Head-to-head comparison between the Multitasking and Multithreading in Operating System
The operating system has various head-to-head comparisons between Multitasking and Multithreading. Some comparisons of Multitasking and Multithreading are as follows:
|When a single processor does many jobs (program, threads, process, task) at the same time, it is referred to as multitasking.
|Multitasking occurs when the CPU does many tasks, such as a program, process, task, or thread.
|A CPU may perform multiple tasks at once by using the multitasking method.
|Multithreading allows a CPU to generate numerous threads from a job and process them all at the same time.
|Resources and Memory
|The system must assign different resources and memory to separate programs that are running concurrently in multitasking.
|The system assigns a single memory block to each process.

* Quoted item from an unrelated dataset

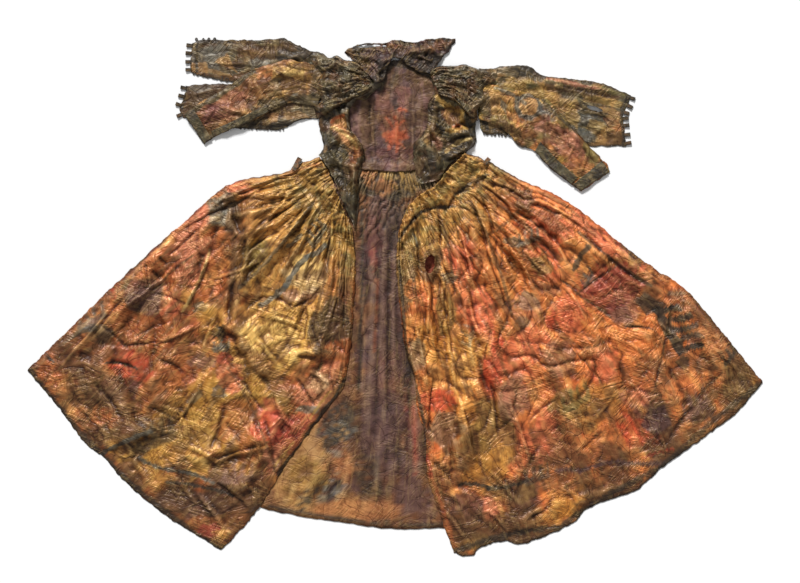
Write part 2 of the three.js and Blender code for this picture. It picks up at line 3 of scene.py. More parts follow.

|CPU switches between programs frequently.
|CPU switches between the threads frequently.
|Speed of Execution
|It is comparatively slower in execution.
|It is comparatively faster in execution.
|A user may easily run several jobs off of their CPU at once.
|A CPU has the ability to split a single program into several threads to improve its functionality and efficiency.
|The process of terminating a task takes comparatively more time.
|It requires considerably less time to end a process.
Multitasking is a type of multiprogramming, whereas multithreading is a type of thread-based multitasking. Multithreading is less expensive than multitasking because threads are easier to produce than processes.